Set exercise: Some lines in the listing below may include the string "into". How many are there? Give only the number.

Exercise material:
= = = = =

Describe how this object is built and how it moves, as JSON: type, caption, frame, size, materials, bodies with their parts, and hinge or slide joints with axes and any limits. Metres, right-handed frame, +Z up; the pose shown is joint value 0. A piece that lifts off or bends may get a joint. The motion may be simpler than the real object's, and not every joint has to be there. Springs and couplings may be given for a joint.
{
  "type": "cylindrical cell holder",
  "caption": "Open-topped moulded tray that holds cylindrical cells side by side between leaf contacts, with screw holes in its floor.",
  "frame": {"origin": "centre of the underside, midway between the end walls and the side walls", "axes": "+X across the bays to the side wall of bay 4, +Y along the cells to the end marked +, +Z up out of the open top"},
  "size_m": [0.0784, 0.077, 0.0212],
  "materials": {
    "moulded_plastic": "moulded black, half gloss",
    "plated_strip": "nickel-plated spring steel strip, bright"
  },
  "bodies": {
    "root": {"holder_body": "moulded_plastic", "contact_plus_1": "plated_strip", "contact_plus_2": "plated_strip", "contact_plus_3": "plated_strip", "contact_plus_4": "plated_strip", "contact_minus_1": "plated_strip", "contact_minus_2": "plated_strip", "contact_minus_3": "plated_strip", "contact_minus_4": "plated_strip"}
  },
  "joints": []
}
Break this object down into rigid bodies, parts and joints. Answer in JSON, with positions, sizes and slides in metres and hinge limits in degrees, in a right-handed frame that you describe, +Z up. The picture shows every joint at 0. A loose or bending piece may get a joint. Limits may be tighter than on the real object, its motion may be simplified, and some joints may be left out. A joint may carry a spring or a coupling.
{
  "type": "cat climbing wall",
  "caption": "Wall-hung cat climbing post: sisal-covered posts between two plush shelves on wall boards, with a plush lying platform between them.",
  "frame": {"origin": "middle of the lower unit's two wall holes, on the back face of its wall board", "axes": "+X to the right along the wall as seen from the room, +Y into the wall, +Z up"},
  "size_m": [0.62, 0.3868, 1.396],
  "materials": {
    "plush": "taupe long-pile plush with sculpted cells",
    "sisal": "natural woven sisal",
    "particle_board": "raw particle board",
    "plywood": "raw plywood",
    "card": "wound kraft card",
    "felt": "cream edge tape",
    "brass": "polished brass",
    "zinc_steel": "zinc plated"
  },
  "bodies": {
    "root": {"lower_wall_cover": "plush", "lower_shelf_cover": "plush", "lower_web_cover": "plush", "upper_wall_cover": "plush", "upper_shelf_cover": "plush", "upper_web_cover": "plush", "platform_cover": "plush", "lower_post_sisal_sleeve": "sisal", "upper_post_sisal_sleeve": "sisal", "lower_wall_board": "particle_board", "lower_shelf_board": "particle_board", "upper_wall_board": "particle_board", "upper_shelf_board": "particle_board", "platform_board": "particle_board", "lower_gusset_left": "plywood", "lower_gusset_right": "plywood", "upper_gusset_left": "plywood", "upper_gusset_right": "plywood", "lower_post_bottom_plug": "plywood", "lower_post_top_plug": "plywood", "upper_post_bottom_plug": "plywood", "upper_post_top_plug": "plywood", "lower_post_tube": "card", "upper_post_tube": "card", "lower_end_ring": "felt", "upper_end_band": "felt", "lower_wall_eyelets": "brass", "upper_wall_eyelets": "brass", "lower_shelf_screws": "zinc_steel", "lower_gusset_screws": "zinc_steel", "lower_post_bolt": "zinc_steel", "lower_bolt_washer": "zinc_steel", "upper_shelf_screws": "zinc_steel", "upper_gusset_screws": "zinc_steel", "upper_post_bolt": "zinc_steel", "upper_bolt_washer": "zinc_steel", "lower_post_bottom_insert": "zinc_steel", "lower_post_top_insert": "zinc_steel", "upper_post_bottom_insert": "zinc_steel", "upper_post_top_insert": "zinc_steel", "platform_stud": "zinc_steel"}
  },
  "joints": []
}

= = = = =

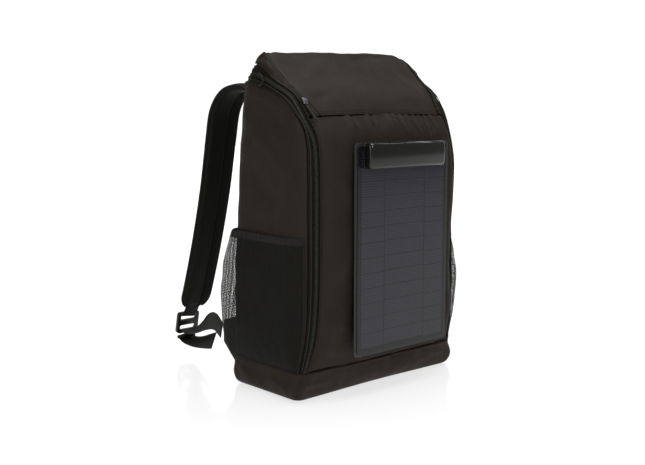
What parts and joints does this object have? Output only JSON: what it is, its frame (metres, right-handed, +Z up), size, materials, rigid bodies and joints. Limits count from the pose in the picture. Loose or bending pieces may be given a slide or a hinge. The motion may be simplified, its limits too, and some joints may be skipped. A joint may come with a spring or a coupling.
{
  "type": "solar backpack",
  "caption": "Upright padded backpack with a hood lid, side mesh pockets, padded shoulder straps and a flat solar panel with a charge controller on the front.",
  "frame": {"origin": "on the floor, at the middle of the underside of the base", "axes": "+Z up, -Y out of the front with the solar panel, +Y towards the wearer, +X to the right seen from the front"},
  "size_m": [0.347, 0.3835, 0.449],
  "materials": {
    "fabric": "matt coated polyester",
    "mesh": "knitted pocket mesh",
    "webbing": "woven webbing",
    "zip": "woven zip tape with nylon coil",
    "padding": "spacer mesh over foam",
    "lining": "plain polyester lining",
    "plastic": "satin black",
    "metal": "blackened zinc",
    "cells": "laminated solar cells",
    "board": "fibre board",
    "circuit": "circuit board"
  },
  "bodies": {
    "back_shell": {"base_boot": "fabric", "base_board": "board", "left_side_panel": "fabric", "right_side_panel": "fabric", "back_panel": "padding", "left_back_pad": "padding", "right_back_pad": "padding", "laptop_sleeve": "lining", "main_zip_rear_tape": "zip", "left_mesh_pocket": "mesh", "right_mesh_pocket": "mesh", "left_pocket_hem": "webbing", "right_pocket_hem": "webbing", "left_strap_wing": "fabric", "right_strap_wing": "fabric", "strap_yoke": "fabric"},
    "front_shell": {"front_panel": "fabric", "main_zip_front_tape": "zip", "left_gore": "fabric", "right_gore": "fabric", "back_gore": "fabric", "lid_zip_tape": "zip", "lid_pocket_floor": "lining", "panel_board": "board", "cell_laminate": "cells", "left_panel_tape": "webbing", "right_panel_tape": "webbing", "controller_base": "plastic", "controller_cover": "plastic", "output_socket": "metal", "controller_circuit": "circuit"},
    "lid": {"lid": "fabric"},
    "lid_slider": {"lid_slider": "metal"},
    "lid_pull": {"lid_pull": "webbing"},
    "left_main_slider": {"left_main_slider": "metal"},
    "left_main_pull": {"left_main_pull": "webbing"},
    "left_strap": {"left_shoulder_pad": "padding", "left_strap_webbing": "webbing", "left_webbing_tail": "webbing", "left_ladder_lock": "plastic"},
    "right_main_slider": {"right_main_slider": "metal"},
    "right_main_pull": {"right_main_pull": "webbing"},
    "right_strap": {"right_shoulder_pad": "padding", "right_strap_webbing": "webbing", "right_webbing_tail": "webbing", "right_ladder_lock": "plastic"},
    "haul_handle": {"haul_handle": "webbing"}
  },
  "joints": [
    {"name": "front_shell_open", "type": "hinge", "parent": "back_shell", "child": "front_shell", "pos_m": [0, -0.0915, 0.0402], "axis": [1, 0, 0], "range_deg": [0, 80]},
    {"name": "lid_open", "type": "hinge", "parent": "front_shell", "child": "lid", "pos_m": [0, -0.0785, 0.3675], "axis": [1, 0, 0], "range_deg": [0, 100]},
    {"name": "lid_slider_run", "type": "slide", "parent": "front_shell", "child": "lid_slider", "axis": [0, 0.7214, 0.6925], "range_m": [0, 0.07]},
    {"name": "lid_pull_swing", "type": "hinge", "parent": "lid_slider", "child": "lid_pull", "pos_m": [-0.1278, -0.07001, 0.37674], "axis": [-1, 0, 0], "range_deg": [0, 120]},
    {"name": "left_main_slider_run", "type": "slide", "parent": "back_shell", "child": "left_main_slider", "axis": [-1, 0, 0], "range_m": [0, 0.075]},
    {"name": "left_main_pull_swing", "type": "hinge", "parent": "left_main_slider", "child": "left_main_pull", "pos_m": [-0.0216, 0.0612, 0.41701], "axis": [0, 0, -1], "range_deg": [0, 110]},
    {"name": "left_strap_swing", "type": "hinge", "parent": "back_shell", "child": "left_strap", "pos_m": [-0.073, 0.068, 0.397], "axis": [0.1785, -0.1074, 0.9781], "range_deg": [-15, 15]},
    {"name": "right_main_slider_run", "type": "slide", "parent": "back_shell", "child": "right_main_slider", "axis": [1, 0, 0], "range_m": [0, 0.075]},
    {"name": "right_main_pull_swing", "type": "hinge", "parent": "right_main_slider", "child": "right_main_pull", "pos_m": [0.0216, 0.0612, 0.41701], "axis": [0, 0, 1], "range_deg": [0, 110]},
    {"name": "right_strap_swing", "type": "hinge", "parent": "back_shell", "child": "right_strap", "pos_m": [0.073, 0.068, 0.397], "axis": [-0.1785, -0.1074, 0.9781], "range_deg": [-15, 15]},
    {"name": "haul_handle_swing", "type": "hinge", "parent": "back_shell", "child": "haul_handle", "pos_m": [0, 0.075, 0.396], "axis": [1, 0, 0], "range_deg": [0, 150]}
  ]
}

= = = = =

Exercise solution: 2